Retail landlords on the other hand, even when dealing with global brands (admitedly only with small footprints), have been quite resistant to the idea of an SLA, pandering only to the needs of anchors.
The granular (and sometimes arbitrary) detail of security standards, landscaping and utilities etc may seem minor in comparison to the big ticket negotiating items like rental rates, but they're crucial to identify and quantify up front - just ask anyone whose parking lot looks terrible due to dying plants, or who has tried to operate efficiently for prolonged periods in >35 degrees heat because the landlord's cashflow constraints limit how quickly they can fix the airconditioning... 

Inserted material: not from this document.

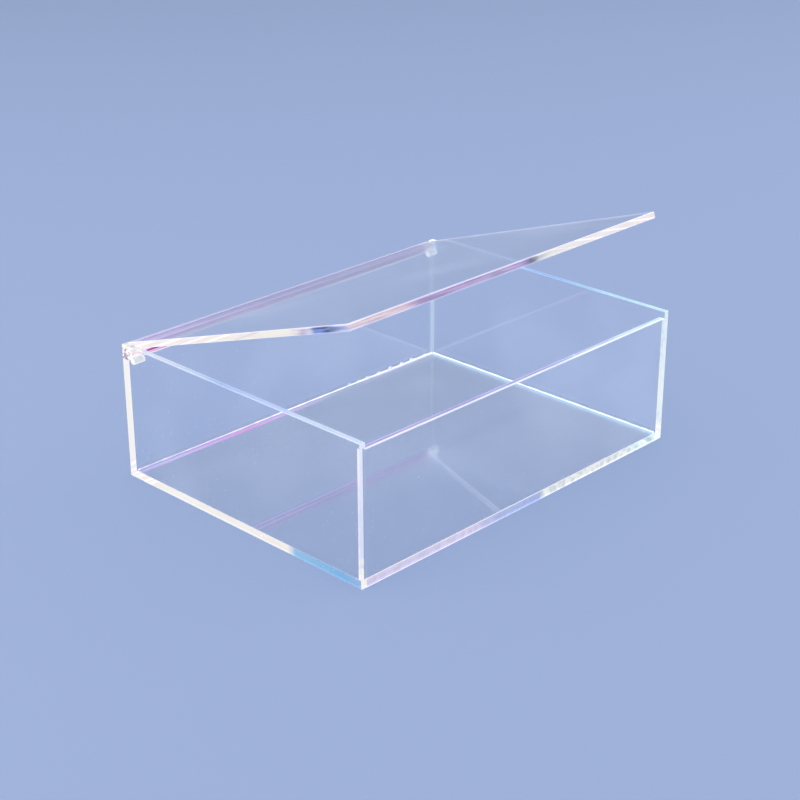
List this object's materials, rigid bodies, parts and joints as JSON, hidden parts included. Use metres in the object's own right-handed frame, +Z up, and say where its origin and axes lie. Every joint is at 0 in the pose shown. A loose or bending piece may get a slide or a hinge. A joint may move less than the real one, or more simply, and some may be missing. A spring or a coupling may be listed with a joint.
{
  "type": "acrylic storage box with lid",
  "caption": "Clear acrylic rectangular storage box whose flat lid is hinged along the rear on a full-length rod.",
  "frame": {"origin": "middle of the box's underside, on the surface that it stands on", "axes": "+X along the hinge, to the right for someone who faces the front; +Y from the front to the hinge; +Z up"},
  "size_m": [0.217, 0.1635, 0.1203],
  "materials": {
    "clear_sheet": "clear colourless acrylic sheet, polished faces and polished edges",
    "clear_rod": "clear colourless acrylic rod, polished"
  },
  "bodies": {
    "box": {"base_panel": "clear_sheet", "front_wall": "clear_sheet", "rear_wall": "clear_sheet", "left_wall": "clear_sheet", "right_wall": "clear_sheet", "left_hinge_pin": "clear_rod", "right_hinge_pin": "clear_rod", "left_support_peg": "clear_rod", "right_support_peg": "clear_rod"},
    "lid": {"lid_panel": "clear_sheet", "hinge_rod": "clear_rod"}
  },
  "joints": [
    {"name": "lid_hinge", "type": "hinge", "parent": "box", "child": "lid", "pos_m": [0, 0.0785, 0.0647], "axis": [-1, 0, 0], "range_deg": [-18.5, 78]}
  ]
}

The concept of a landlord SLA of course has to go hand-in-hand with remedies and related time-frames, should the landlord default, with lease cancellation as the ultimate step. But the objective is not to be vindicative and build in an automatic exit from the premises - 1st prize is always to get the landlord to provide habitable/profitable space as soon as practical after any default. 
Our recommendation is to carefully consider which aspects are most mission critical for your type of business, put a timeline on how long you can do without that service and then build in appropriate timeframes for landlord responsiveness.
And then batten down the hatches for a prolonged negotiation - the landlord SLA is a breathtaking concept (for landlords!) and will take time/energy to convert them to this line of thinking.